PROBLEM DESCRIPTION
Output exactly the lines that run from the line containing "Continue the Blender" through the line containing "return sum((v.co for", with both ends included.

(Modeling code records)
═══
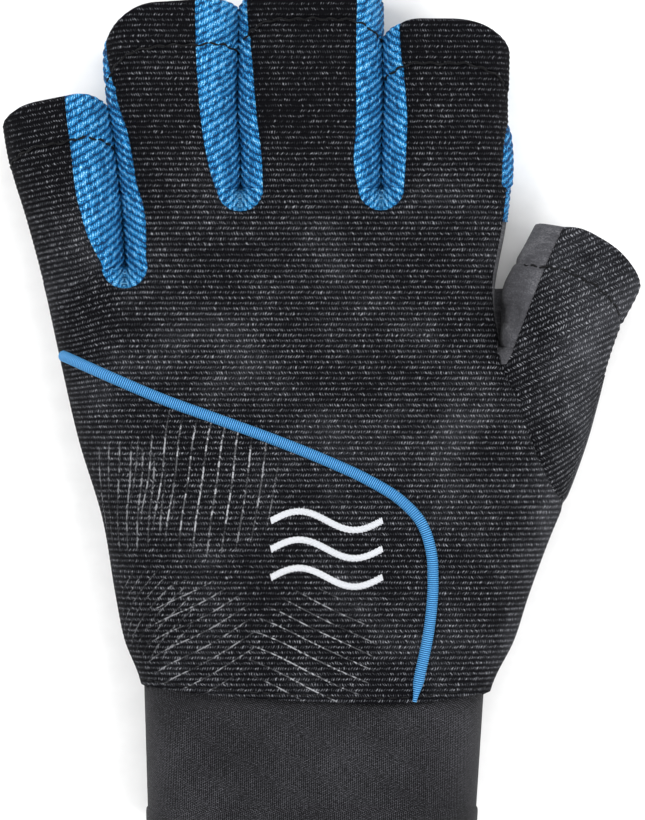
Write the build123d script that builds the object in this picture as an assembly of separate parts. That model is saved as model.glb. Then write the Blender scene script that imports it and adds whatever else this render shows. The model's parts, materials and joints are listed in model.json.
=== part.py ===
from build123d import *
import math
import os

# Half-finger sailing glove for the left hand, lying palm down.
# +X points to the thumb side, +Y to the fingertips and +Z out of the back of the hand.
# The floor is z = 0. The box of the glove is centred on x = 0, y = 0. All sizes in mm.

os.makedirs("parts", exist_ok=True)

# ---- driving dimensions -------------------------------------------------------------
GLOVE_LENGTH = 184.4
WALL = 1.4
CUFF_WALL = 1.6
PATCH_THICKNESS = 1.0
PALM_LOW = PATCH_THICKNESS
SIDE_SEAM_Z = 9.0
STALL_LOW = 1.5
STALL_HIGH = 18.5
THUMB_LOW = 1.5
THUMB_HIGH = 20.5
EDGE_RADIUS = 9.0
SECTION_ROUNDNESS = 0.46
KNUCKLE_Y = 44.0
WRIST_Y = -61.5
CUFF_END_Y = -GLOVE_LENGTH / 2
HEM_DEPTH = 6.0
HEM_RAISE = 0.5

PIPING_WIDTH = 2.3
PIPING_RAISE = 0.9
STITCH_WIDTH = 0.6
STITCH_RAISE = 0.25
STROKE_WIDTH = 1.3
STROKE_RAISE = 0.35
FINGER_HEM = 9.7

HINGE_OFFSET = 9.0
HINGE_Z = 10.0
HINGE_GAP = 0.35
NOTCH_SPARE = 2.0
FINGER_FLEX = 75.0
FINGER_LIFT = 15.0
THUMB_FLEX = 55.0
THUMB_LIFT = 10.0
SIDE_WALL_WRAP = 5.0
SIDE_WALL_LOW = 3.5

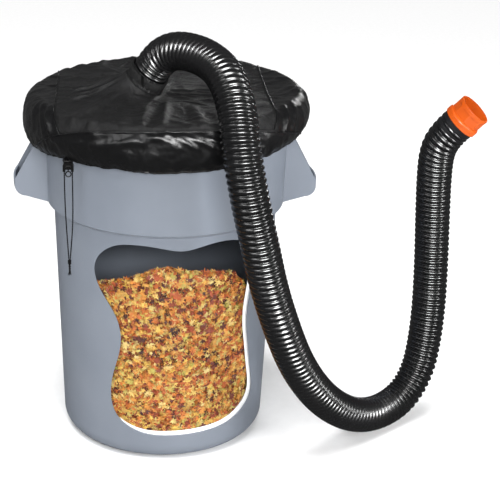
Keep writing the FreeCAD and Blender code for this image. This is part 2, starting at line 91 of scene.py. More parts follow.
def ramp(tree, fac, stops):
    made = node(tree, "ShaderNodeValToRGB", {"Fac": fac})
    bar = made.color_ramp
    while len(bar.elements) < len(stops):
        bar.elements.new(0.5)
    for element, (place, colour) in zip(bar.elements, stops):
        element.position = place
        element.color = (*colour, 1)
    return made.outputs["Color"]


def math_node(tree, how, a, b=0.0):
    return node(tree, "ShaderNodeMath", {0: a, 1: b}, operation=how).outputs[0]


def span(tree, value, low, high):
    return node(tree, "ShaderNodeMapRange", {"Value": value, "To Min": low, "To Max": high}).outputs[0]


def bump(tree, shader, height, strength, distance=0.001, below=None):
    made = node(tree, "ShaderNodeBump", {"Height": height, "Strength": strength, "Distance": distance})
    if below is not None:
        tree.links.new(below, made.inputs["Normal"])
    tree.links.new(made.outputs[0], shader.inputs["Normal"])
    return made.outputs[0]


def set_inputs(shader, **values):
    for key, value in values.items():
        shader.inputs[key.replace("_", " ")].default_value = value


def plastic(name, dark, light, rough, grain=900, grain_strength=0.12, **extra):
    """Moulded plastic, rubber or metal: slow colour drift, a fine grain and faint handling marks."""
    mat, tree, shader = new_material(name)
    at = coords(tree)
    drift = noise_tex(tree, at, 5)
    tree.links.new(ramp(tree, drift, [(0.3, dark), (0.7, light)]), shader.inputs["Base Color"])
    marks = noise_tex(tree, coords(tree, scale=(1, 1, 0.25)), 60, 6, 0.7)
    tree.links.new(span(tree, marks, rough - 0.06, rough + 0.08), shader.inputs["Roughness"])
    bump(tree, shader, noise_tex(tree, at, grain, 2), grain_strength, 0.0004)
    set_inputs(shader, **extra)
    return mat


def cloth(name, dark, light, rough, pitch, depth, weave="plain", **extra):
    """Woven fabric: two crossed thread waves along the piece's own UVs, in metres."""
    mat, tree, shader = new_material(name)
    uv = coords(tree, "UV")
    turns = TAU / pitch
    split = node(tree, "ShaderNodeSeparateXYZ", {"Vector": uv})
    u = math_node(tree, "MULTIPLY", split.outputs[0], turns)
    v = math_node(tree, "MULTIPLY", split.outputs[1], turns)
    wave_u, wave_v = math_node(tree, "SINE", u), math_node(tree, "SINE", v)
    if weave == "mesh":
        wave_u, wave_v = math_node(tree, "ABSOLUTE", wave_u), math_node(tree, "ABSOLUTE", wave_v)
        threads = math_node(tree, "SUBTRACT", 1.0, math_node(tree, "MINIMUM", wave_u, wave_v))
    else:
        threads = span(tree, math_node(tree, "MULTIPLY", wave_u, wave_v), 0.0, 1.0)
    fleck = noise_tex(tree, coords(tree), 260, 4, 0.7)
    cloudy = noise_tex(tree, coords(tree), 9, 4)
    mixed = math_node(tree, "MULTIPLY", math_node(tree, "ADD", fleck, cloudy), 0.5)
    streaks = noise_tex(tree, coords(tree, scale=(0.35, 1, 1)), 90, 5, 0.65)
    mixed = math_node(tree, "MULTIPLY", math_node(tree, "ADD", mixed, streaks), 0.5)
    tone = math_node(tree, "ADD", math_node(tree, "MULTIPLY", mixed, 0.75),
                     math_node(tree, "MULTIPLY", threads, 0.25))
    tree.links.new(ramp(tree, tone, [(0.35, dark), (0.7, light)]), shader.inputs["Base Color"])
    tree.links.new(span(tree, cloudy, rough - 0.07, rough + 0.07), shader.inputs["Roughness"])
    soft = bump(tree, shader, noise_tex(tree, coords(tree), 60, 4), 0.25, 0.004)
    bump(tree, shader, threads, depth, 0.0006, below=soft)
    set_inputs(shader, **extra)
    return mat


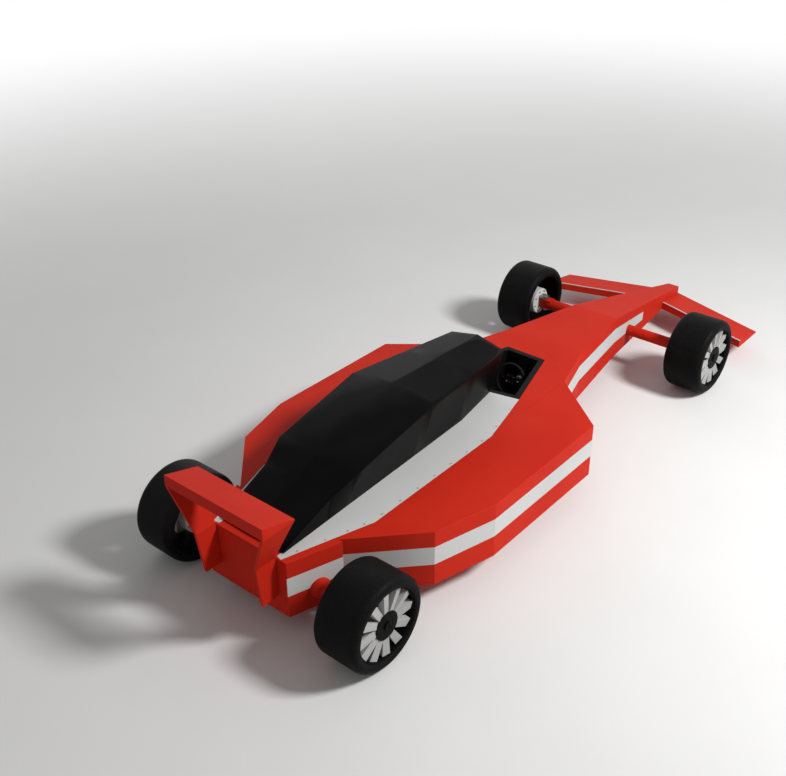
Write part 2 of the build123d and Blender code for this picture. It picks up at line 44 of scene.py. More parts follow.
# ---------------------------------------------------------------- materials
class Graph:
    """Short way to write a node material."""

    def __init__(self, name):
        self.material = bpy.data.materials.new(name)
        self.material.use_nodes = True
        self.tree = self.material.node_tree
        self.tree.nodes.clear()
        self.output = self.tree.nodes.new("ShaderNodeOutputMaterial")
        self.shader = self.add("ShaderNodeBsdfPrincipled")
        self.link(self.shader, "BSDF", self.output, "Surface")
        self.coords = self.add("ShaderNodeTexCoord")

    def add(self, kind, **values):
        node = self.tree.nodes.new(kind)
        for key, value in values.items():
            setattr(node, key, value)
        return node

    def link(self, source, out, target, into):
        self.tree.links.new(source.outputs[out], target.inputs[into])

    def set(self, **values):
        for key, value in values.items():
            self.shader.inputs[key.replace("_", " ")].default_value = value

    def noise(self, scale, detail=4.0, rough=0.5):
        node = self.add("ShaderNodeTexNoise")
        node.inputs["Scale"].default_value = scale
        node.inputs["Detail"].default_value = detail
        node.inputs["Roughness"].default_value = rough
        self.link(self.coords, "Object", node, "Vector")
        return node

    def ramp(self, source, out, stops):
        node = self.add("ShaderNodeValToRGB")
        ramp = node.color_ramp
        ramp.elements[0].position, ramp.elements[0].color = stops[0][0], grey(stops[0][1])
        ramp.elements[1].position, ramp.elements[1].color = stops[-1][0], grey(stops[-1][1])
        for place, value in stops[1:-1]:
            ramp.elements.new(place).color = grey(value)
        self.link(source, out, node, "Fac")
        return node

    def mix(self, a, b, factor=None, out="Color"):
        """Mix of two colours by a mask node."""
        node = self.add("ShaderNodeMix", data_type="RGBA")
        for value, socket in ((a, 6), (b, 7)):
            if isinstance(value, tuple):
                node.inputs[socket].default_value = (*value, 1.0)
            else:
                self.tree.links.new(value.outputs[2 if value.type == "MIX" else 0], node.inputs[socket])
        self.tree.links.new(factor.outputs[out], node.inputs[0])
        return node

    def edge(self, radius, low=0.86, high=0.985):
        """Mask that is white on edges and corners."""
        bevel = self.add("ShaderNodeBevel", samples=6)
        bevel.inputs["Radius"].default_value = radius
        geometry = self.add("ShaderNodeNewGeometry")
        dot = self.add("ShaderNodeVectorMath", operation="DOT_PRODUCT")
        self.tree.links.new(bevel.outputs[0], dot.inputs[0])
        self.link(geometry, "Normal", dot, 1)
        return self.ramp(dot, "Value", [(low, 1.0), (high, 0.0)])

    def times(self, a, b, out_a="Color", out_b="Color"):
        node = self.add("ShaderNodeMath", operation="MULTIPLY")
        self.tree.links.new(a.outputs[out_a], node.inputs[0])
        self.tree.links.new(b.outputs[out_b], node.inputs[1])
        return node

    def inside(self, low, high):
        """Mask that is one inside a box, in the car's frame."""
        axes = self.add("ShaderNodeSeparateXYZ")
        self.link(self.coords, "Object", axes, "Vector")
        mask = None
        for axis, floor_at, top_at in zip("XYZ", low, high):
            for operation, limit in (("GREATER_THAN", floor_at), ("LESS_THAN", top_at)):
                test = self.add("ShaderNodeMath", operation=operation)
                self.link(axes, axis, test, 0)
                test.inputs[1].default_value = limit
                mask = self.times(mask, test, "Value", "Value") if mask else test
        return mask

    def roughness(self, source, low, high):
        """Roughness from low to high, led by a noise node."""
        spread = self.add("ShaderNodeMapRange")
        spread.inputs["To Min"].default_value = low
        spread.inputs["To Max"].default_value = high
        self.link(source, "Fac", spread, "Value")
        self.link(spread, "Result", self.shader, "Roughness")

    def bump(self, source, out, strength, distance, normal=None):
        node = self.add("ShaderNodeBump")
        node.inputs["Strength"].default_value = strength
        node.inputs["Distance"].default_value = distance
        self.link(source, out, node, "Height")
        if normal:
            self.link(normal, "Normal", node, "Normal")
        self.link(node, "Normal", self.shader, "Normal")
        return node


def grey(value):
    return (value, value, value, 1.0)


def paint(name, colour, deep, chip, rough=0.52, specular=0.05, inner=None):
    """Sprayed paint: slight mottle, orange peel, thin chips along the edges."""
    g = Graph(name)
    tone = g.ramp(g.noise(2.2, 3.0), "Fac", [(0.35, 0.0), (0.65, 1.0)])
    body = g.mix(colour, deep, tone)
    worn = g.times(g.edge(0.0022), g.ramp(g.noise(34.0, 6.0, 0.65), "Fac", [(0.56, 0.0), (0.64, 1.0)]))
    skin = g.mix(body, chip, worn, "Value")
    if inner:
        skin = g.mix(skin, (0.006, 0.006, 0.006), g.inside(*inner), "Value")
    g.link(skin, 2, g.shader, "Base Color")
    g.roughness(g.noise(5.0, 5.0, 0.6), rough - 0.05, rough + 0.07)
    g.bump(g.noise(420.0, 2.0), "Fac", 0.10, 0.0004)
    g.set(Specular_IOR_Level=specular)
    return g.material


def black_gloss():
    """Painted engine cover: satin black with paler worn edges."""
    g = Graph("engine_cover_black")
    body = g.mix((0.0022, 0.0022, 0.0024), (0.0036, 0.0035, 0.0037),
                 g.ramp(g.noise(3.0, 4.0), "Fac", [(0.4, 0.0), (0.62, 1.0)]))
    worn = g.times(g.edge(0.003), g.ramp(g.noise(40.0, 6.0, 0.65), "Fac", [(0.5, 0.0), (0.6, 1.0)]))
    skin = g.mix(body, (0.02, 0.02, 0.021), worn, "Value")
    g.link(skin, 2, g.shader, "Base Color")
    g.roughness(g.noise(4.0, 6.0, 0.6), 0.30, 0.42)
    g.bump(g.noise(380.0, 2.0), "Fac", 0.12, 0.0004)
    g.set(Specular_IOR_Level=0.025)
    return g.material


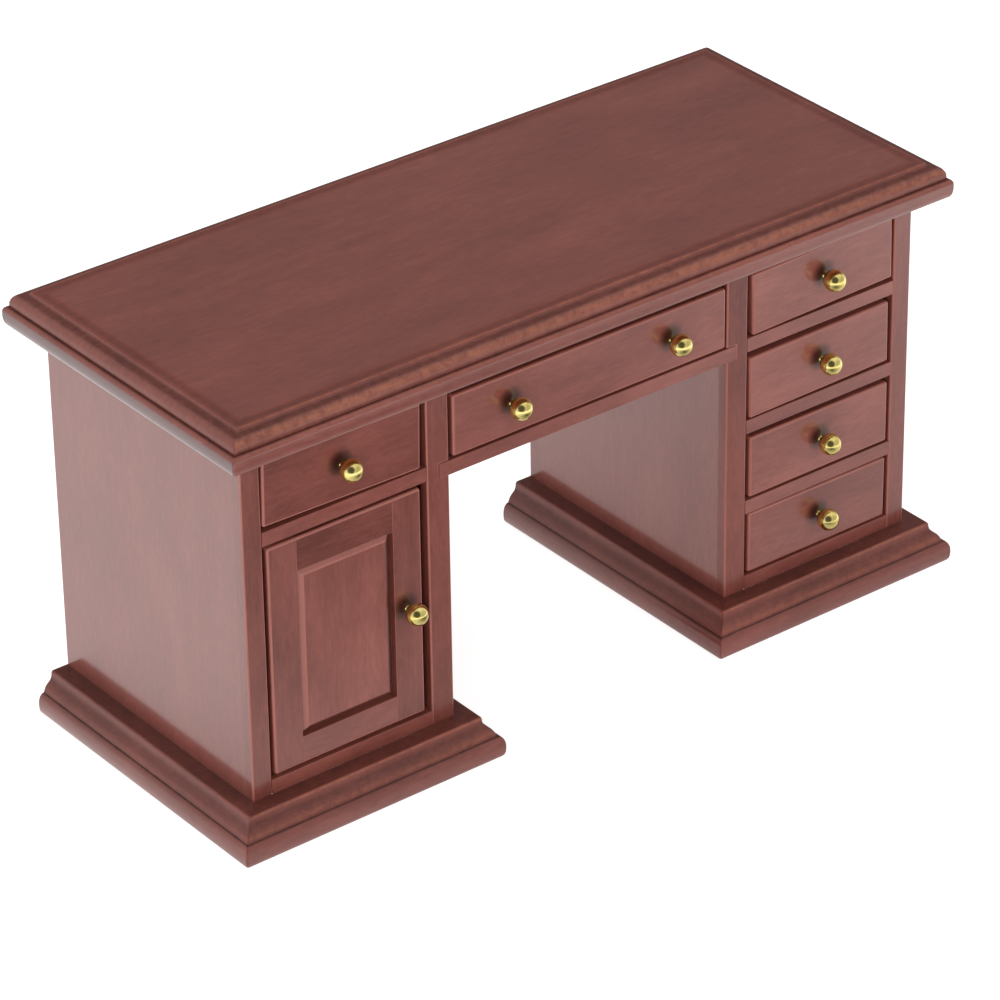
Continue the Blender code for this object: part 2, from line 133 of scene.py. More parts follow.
class StageSettings(PropertyGroup):
    floor: FloatVectorProperty(
        name="Floor", description="Colour of the plain floor", subtype="COLOR", size=3, min=0,
        max=1, default=(0.50, 0.50, 0.50))
    glow: FloatProperty(
        name="Floor light", description="Light let through the floor from below", min=0, max=4,
        default=0.82)
    sky: FloatProperty(
        name="Soft light", description="Strength of the light tent round the table", min=0, max=10,
        default=0.9)
    lens: FloatProperty(
        name="Lens", description="Focal length on a 36 mm sensor, in millimetres", min=20, max=400,
        default=185.3)


# Modelling ---------------------------------------------------------------------


def middle(item):
    """The middle of a face, an edge or a vertex."""
    corners = getattr(item, "verts", [item])
    return sum((v.co for v in corners), Vector()) / len(corners)


def pick(kind, test):
    """Select the verts, edges or faces of the piece in edit mode that pass a test."""
    bpy.ops.mesh.select_all(action="DESELECT")
    bpy.ops.mesh.select_mode(type=kind)
    mesh = bmesh.from_edit_mesh(bpy.context.edit_object.data)
    items = {"VERT": mesh.verts, "EDGE": mesh.edges, "FACE": mesh.faces}[kind]
    for item in items:
        if test(item):
            item.select_set(True)
    mesh.select_flush_mode()
    bmesh.update_edit_mesh(bpy.context.edit_object.data)


def facing(direction):
    """A test for faces that look along a direction."""
    aim = Vector(direction).normalized()
    return lambda face: face.normal.dot(aim) > 0.99


def start_block(name, low, high):
    """A block between two corners, left in edit mode with nothing selected."""
    bpy.ops.object.select_all(action="DESELECT")
    low, high = Vector(low), Vector(high)
    bpy.ops.mesh.primitive_cube_add(size=1.0, location=(low + high) / 2, scale=high - low)
    piece = bpy.context.active_object
    piece.name = name
    piece.data.name = name
    bpy.ops.object.transform_apply(location=True, rotation=True, scale=True)
    bpy.ops.object.mode_set(mode="EDIT")
    bpy.ops.mesh.select_all(action="DESELECT")
    return piece


def stop_editing():
    """Leave edit mode."""
    bpy.ops.object.mode_set(mode="OBJECT")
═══
SOLUTION TO THIS EXERCISE
Continue the Blender code for this object: part 2, from line 133 of scene.py. More parts follow.
class StageSettings(PropertyGroup):
    floor: FloatVectorProperty(
        name="Floor", description="Colour of the plain floor", subtype="COLOR", size=3, min=0,
        max=1, default=(0.50, 0.50, 0.50))
    glow: FloatProperty(
        name="Floor light", description="Light let through the floor from below", min=0, max=4,
        default=0.82)
    sky: FloatProperty(
        name="Soft light", description="Strength of the light tent round the table", min=0, max=10,
        default=0.9)
    lens: FloatProperty(
        name="Lens", description="Focal length on a 36 mm sensor, in millimetres", min=20, max=400,
        default=185.3)


# Modelling ---------------------------------------------------------------------


def middle(item):
    """The middle of a face, an edge or a vertex."""
    corners = getattr(item, "verts", [item])
    return sum((v.co for v in corners), Vector()) / len(corners)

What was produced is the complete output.